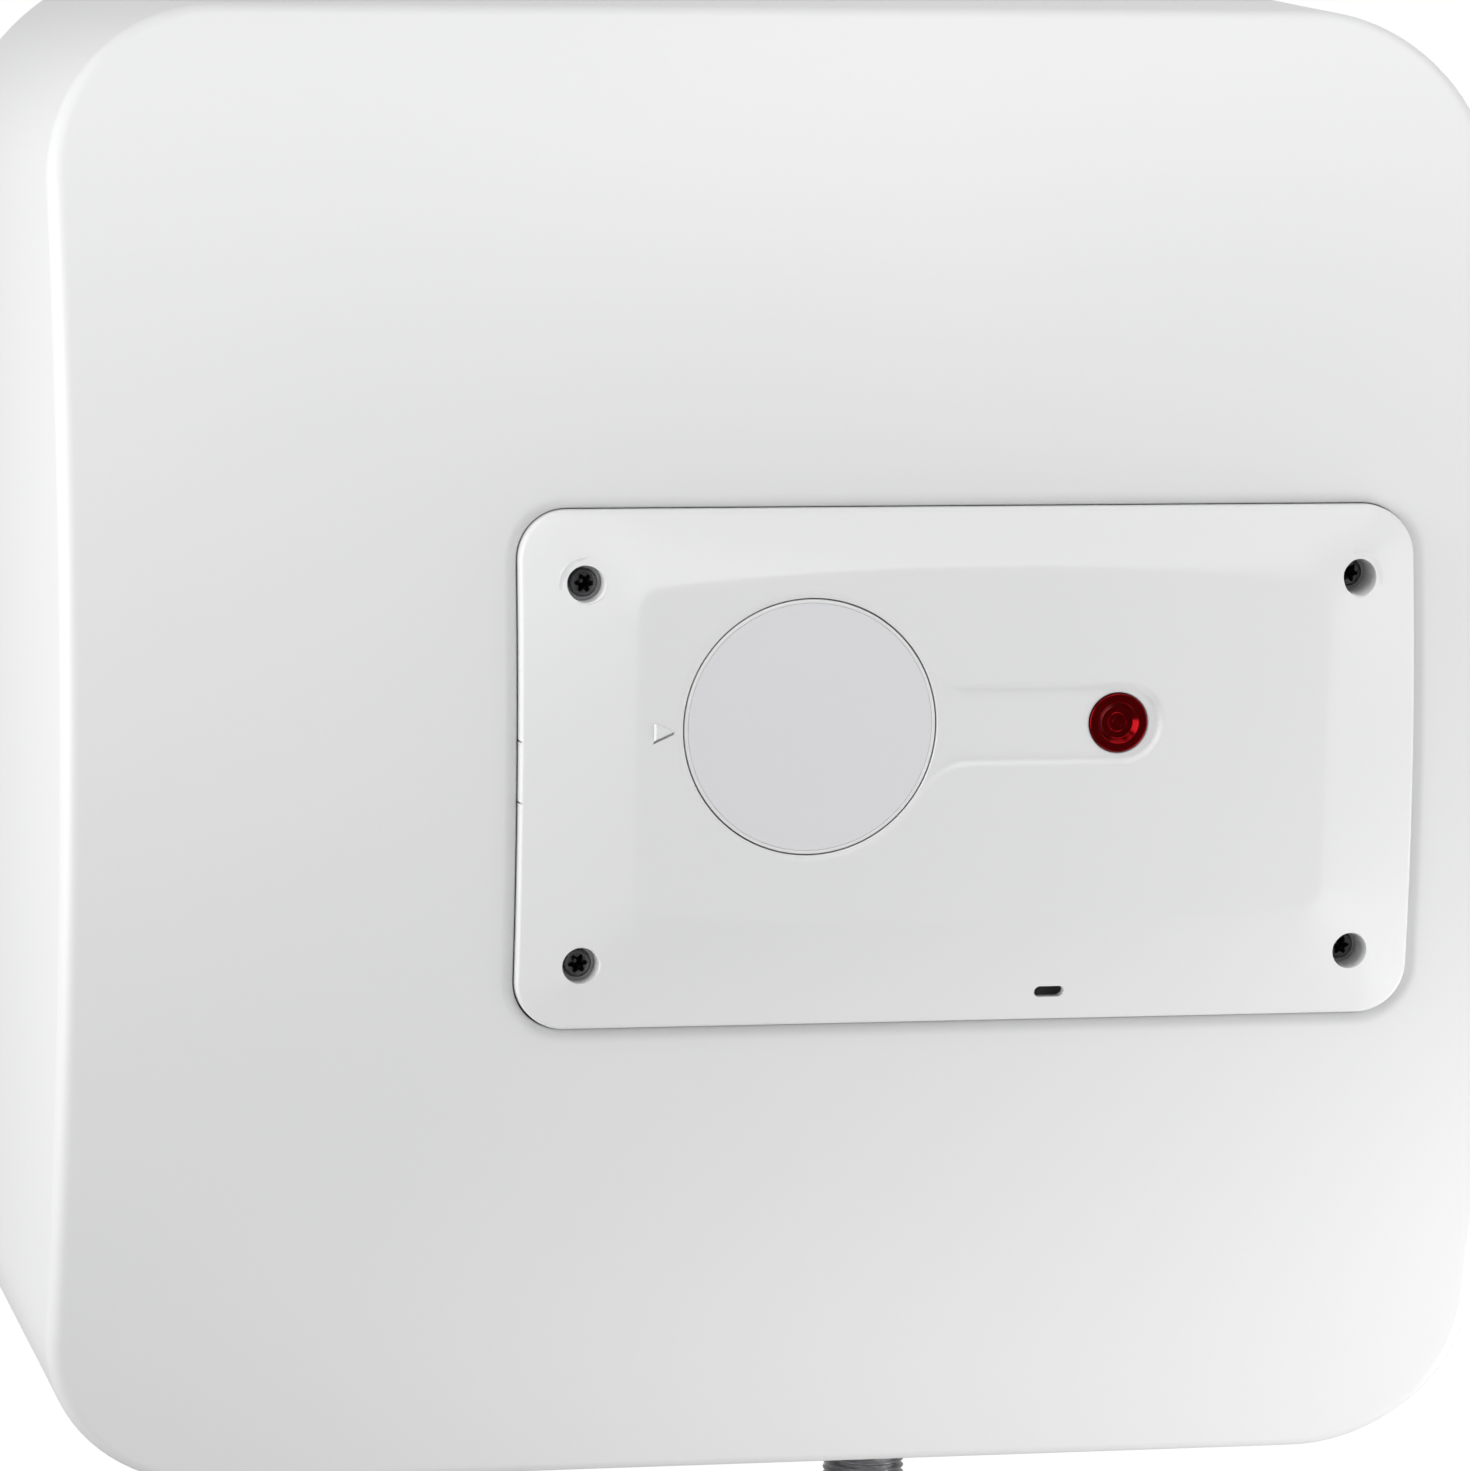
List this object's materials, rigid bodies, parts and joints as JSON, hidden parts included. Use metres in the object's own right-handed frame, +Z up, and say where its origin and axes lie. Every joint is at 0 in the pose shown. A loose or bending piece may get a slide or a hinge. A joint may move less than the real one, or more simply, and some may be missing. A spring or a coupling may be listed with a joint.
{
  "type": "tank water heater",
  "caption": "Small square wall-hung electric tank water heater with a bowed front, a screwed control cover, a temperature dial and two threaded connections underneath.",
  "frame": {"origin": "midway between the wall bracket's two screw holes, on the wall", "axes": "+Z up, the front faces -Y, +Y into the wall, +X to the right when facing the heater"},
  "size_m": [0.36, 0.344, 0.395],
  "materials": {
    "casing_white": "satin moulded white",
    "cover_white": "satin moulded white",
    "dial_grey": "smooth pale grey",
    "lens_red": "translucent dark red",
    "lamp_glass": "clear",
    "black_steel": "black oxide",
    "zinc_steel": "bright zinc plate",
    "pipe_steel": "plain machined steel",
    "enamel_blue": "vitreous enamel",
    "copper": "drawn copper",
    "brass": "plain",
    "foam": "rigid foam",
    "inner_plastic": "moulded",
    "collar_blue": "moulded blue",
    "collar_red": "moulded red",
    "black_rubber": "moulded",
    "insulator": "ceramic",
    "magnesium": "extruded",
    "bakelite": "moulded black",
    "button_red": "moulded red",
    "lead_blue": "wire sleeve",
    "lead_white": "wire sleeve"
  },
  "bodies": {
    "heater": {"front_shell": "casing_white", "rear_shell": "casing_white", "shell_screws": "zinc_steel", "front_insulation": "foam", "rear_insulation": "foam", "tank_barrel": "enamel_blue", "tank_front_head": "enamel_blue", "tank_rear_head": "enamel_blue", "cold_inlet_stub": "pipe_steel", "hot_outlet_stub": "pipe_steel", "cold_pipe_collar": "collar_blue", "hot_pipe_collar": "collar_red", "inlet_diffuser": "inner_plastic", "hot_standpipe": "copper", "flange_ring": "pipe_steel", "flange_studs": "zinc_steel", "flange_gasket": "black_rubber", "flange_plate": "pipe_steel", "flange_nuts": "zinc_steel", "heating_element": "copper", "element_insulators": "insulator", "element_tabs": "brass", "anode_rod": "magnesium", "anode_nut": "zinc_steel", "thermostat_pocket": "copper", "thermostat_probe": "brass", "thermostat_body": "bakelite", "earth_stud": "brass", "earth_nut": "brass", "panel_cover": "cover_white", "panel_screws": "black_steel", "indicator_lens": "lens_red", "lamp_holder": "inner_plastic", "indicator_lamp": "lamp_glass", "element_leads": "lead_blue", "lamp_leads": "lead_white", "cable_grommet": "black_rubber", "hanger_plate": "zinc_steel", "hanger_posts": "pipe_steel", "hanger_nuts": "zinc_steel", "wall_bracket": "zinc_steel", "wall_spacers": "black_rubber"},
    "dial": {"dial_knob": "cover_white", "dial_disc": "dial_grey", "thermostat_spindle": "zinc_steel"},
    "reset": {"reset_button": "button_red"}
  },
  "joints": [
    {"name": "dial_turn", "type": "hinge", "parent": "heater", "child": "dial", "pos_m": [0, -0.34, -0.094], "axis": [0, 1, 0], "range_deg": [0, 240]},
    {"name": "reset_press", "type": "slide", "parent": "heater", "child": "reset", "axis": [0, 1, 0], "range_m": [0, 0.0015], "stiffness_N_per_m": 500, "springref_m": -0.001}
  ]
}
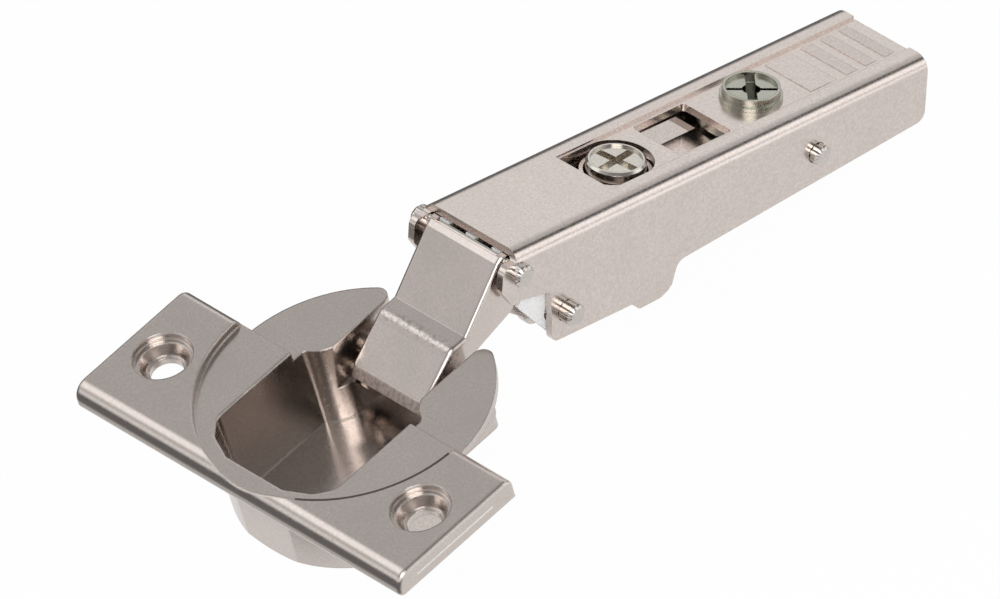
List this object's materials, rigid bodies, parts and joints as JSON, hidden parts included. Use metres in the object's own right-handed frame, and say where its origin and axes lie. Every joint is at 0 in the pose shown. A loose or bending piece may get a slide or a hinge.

**Short problem**
Repeat the records above exactly, leaving none out.

**Finished exercise**
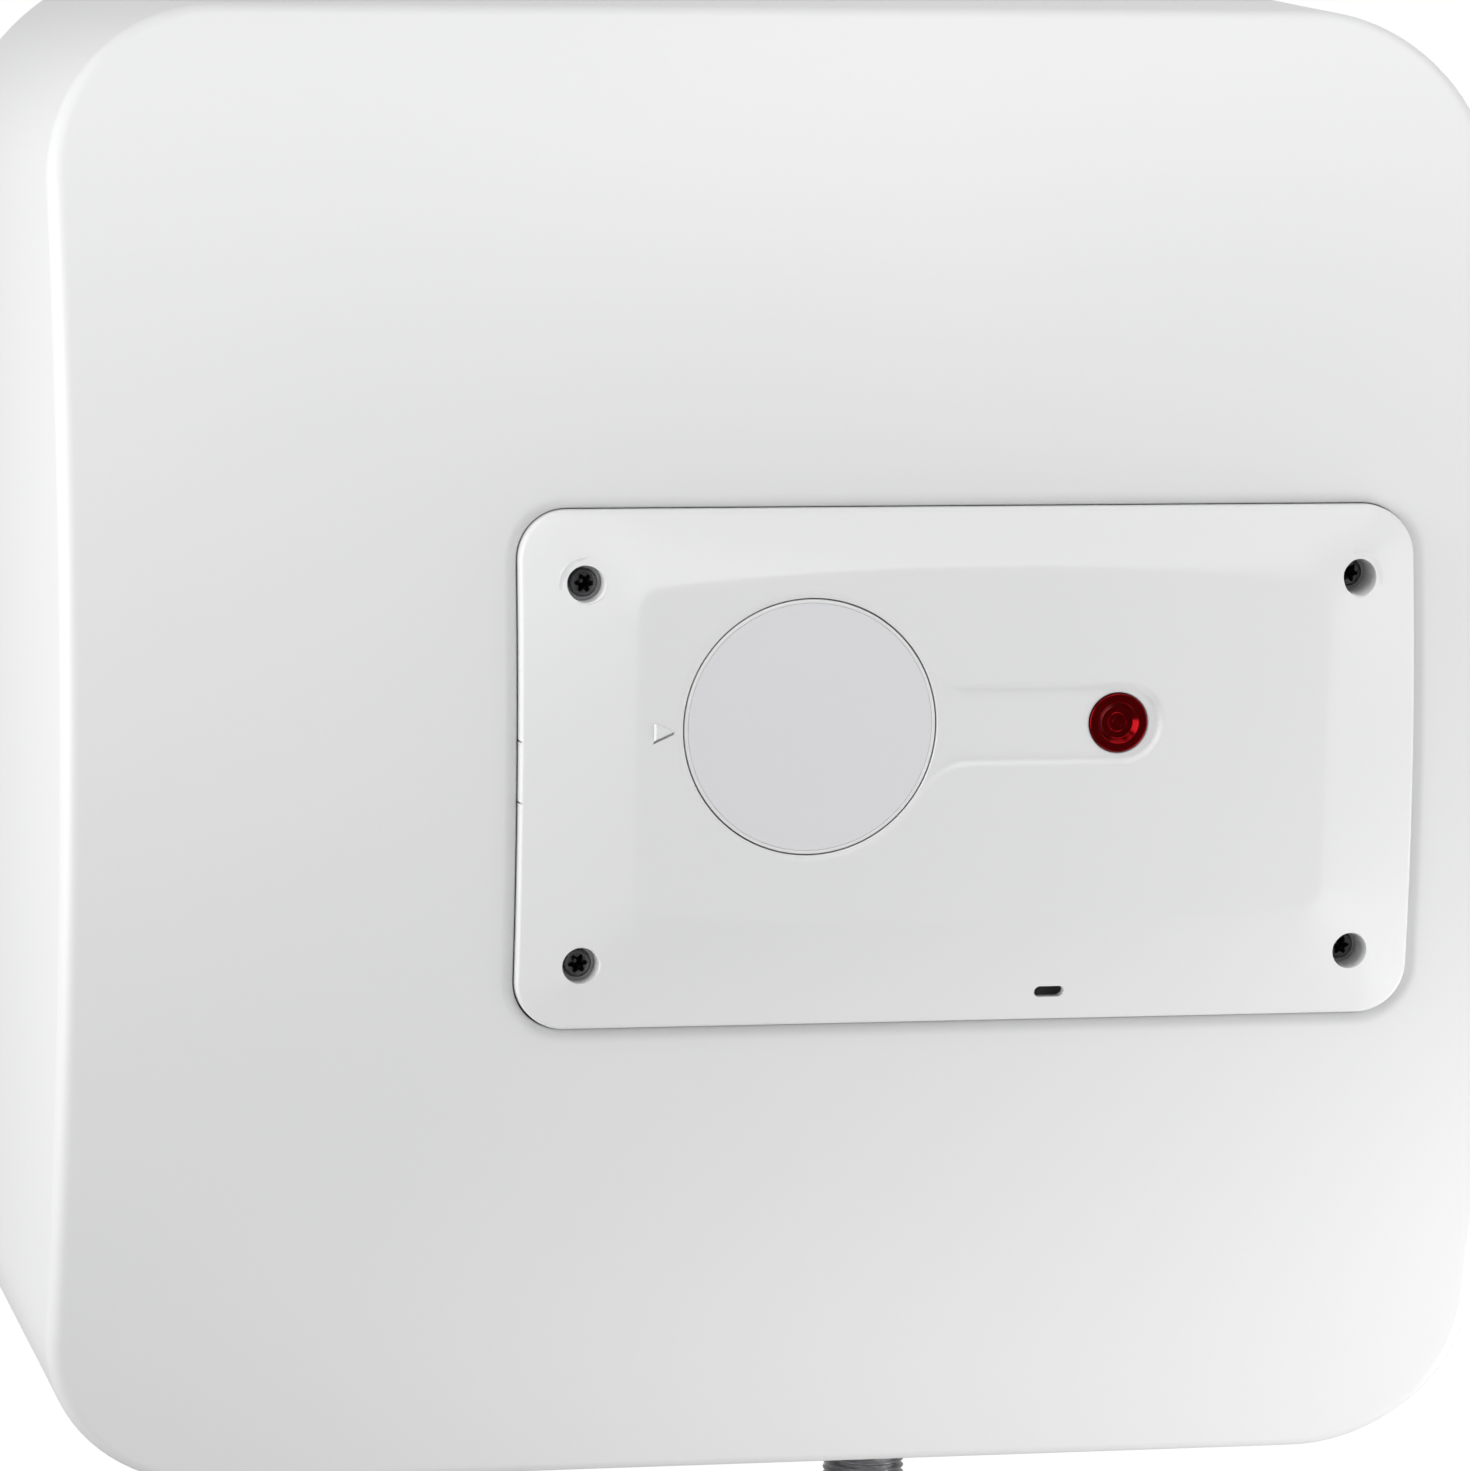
List this object's materials, rigid bodies, parts and joints as JSON, hidden parts included. Use metres in the object's own right-handed frame, +Z up, and say where its origin and axes lie. Every joint is at 0 in the pose shown. A loose or bending piece may get a slide or a hinge. A joint may move less than the real one, or more simply, and some may be missing. A spring or a coupling may be listed with a joint.
{
  "type": "tank water heater",
  "caption": "Small square wall-hung electric tank water heater with a bowed front, a screwed control cover, a temperature dial and two threaded connections underneath.",
  "frame": {"origin": "midway between the wall bracket's two screw holes, on the wall", "axes": "+Z up, the front faces -Y, +Y into the wall, +X to the right when facing the heater"},
  "size_m": [0.36, 0.344, 0.395],
  "materials": {
    "casing_white": "satin moulded white",
    "cover_white": "satin moulded white",
    "dial_grey": "smooth pale grey",
    "lens_red": "translucent dark red",
    "lamp_glass": "clear",
    "black_steel": "black oxide",
    "zinc_steel": "bright zinc plate",
    "pipe_steel": "plain machined steel",
    "enamel_blue": "vitreous enamel",
    "copper": "drawn copper",
    "brass": "plain",
    "foam": "rigid foam",
    "inner_plastic": "moulded",
    "collar_blue": "moulded blue",
    "collar_red": "moulded red",
    "black_rubber": "moulded",
    "insulator": "ceramic",
    "magnesium": "extruded",
    "bakelite": "moulded black",
    "button_red": "moulded red",
    "lead_blue": "wire sleeve",
    "lead_white": "wire sleeve"
  },
  "bodies": {
    "heater": {"front_shell": "casing_white", "rear_shell": "casing_white", "shell_screws": "zinc_steel", "front_insulation": "foam", "rear_insulation": "foam", "tank_barrel": "enamel_blue", "tank_front_head": "enamel_blue", "tank_rear_head": "enamel_blue", "cold_inlet_stub": "pipe_steel", "hot_outlet_stub": "pipe_steel", "cold_pipe_collar": "collar_blue", "hot_pipe_collar": "collar_red", "inlet_diffuser": "inner_plastic", "hot_standpipe": "copper", "flange_ring": "pipe_steel", "flange_studs": "zinc_steel", "flange_gasket": "black_rubber", "flange_plate": "pipe_steel", "flange_nuts": "zinc_steel", "heating_element": "copper", "element_insulators": "insulator", "element_tabs": "brass", "anode_rod": "magnesium", "anode_nut": "zinc_steel", "thermostat_pocket": "copper", "thermostat_probe": "brass", "thermostat_body": "bakelite", "earth_stud": "brass", "earth_nut": "brass", "panel_cover": "cover_white", "panel_screws": "black_steel", "indicator_lens": "lens_red", "lamp_holder": "inner_plastic", "indicator_lamp": "lamp_glass", "element_leads": "lead_blue", "lamp_leads": "lead_white", "cable_grommet": "black_rubber", "hanger_plate": "zinc_steel", "hanger_posts": "pipe_steel", "hanger_nuts": "zinc_steel", "wall_bracket": "zinc_steel", "wall_spacers": "black_rubber"},
    "dial": {"dial_knob": "cover_white", "dial_disc": "dial_grey", "thermostat_spindle": "zinc_steel"},
    "reset": {"reset_button": "button_red"}
  },
  "joints": [
    {"name": "dial_turn", "type": "hinge", "parent": "heater", "child": "dial", "pos_m": [0, -0.34, -0.094], "axis": [0, 1, 0], "range_deg": [0, 240]},
    {"name": "reset_press", "type": "slide", "parent": "heater", "child": "reset", "axis": [0, 1, 0], "range_m": [0, 0.0015], "stiffness_N_per_m": 500, "springref_m": -0.001}
  ]
}
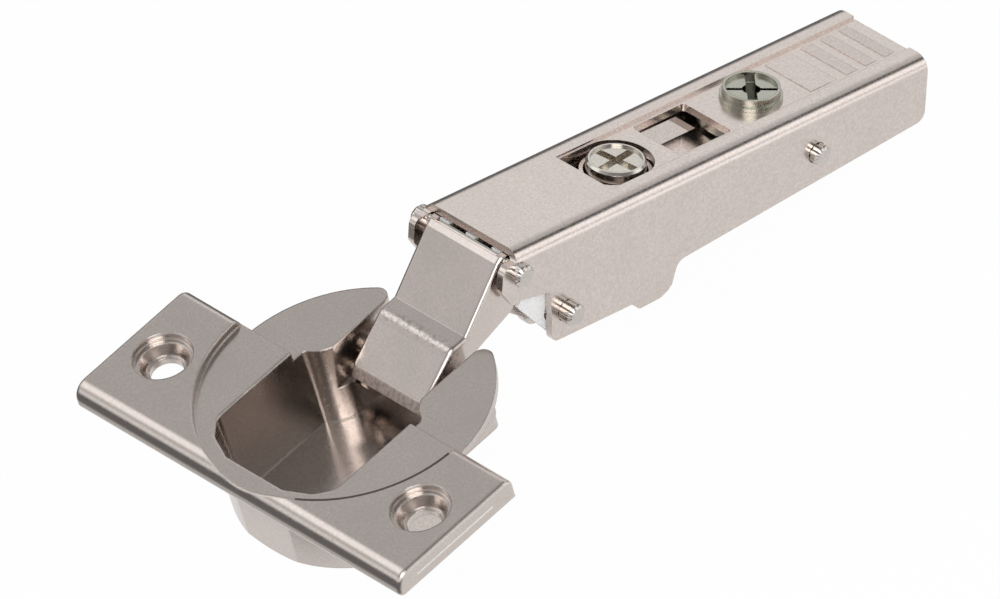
List this object's materials, rigid bodies, parts and joints as JSON, hidden parts included. Use metres in the object's own right-handed frame, and say where its origin and axes lie. Every joint is at 0 in the pose shown. A loose or bending piece may get a slide or a hinge.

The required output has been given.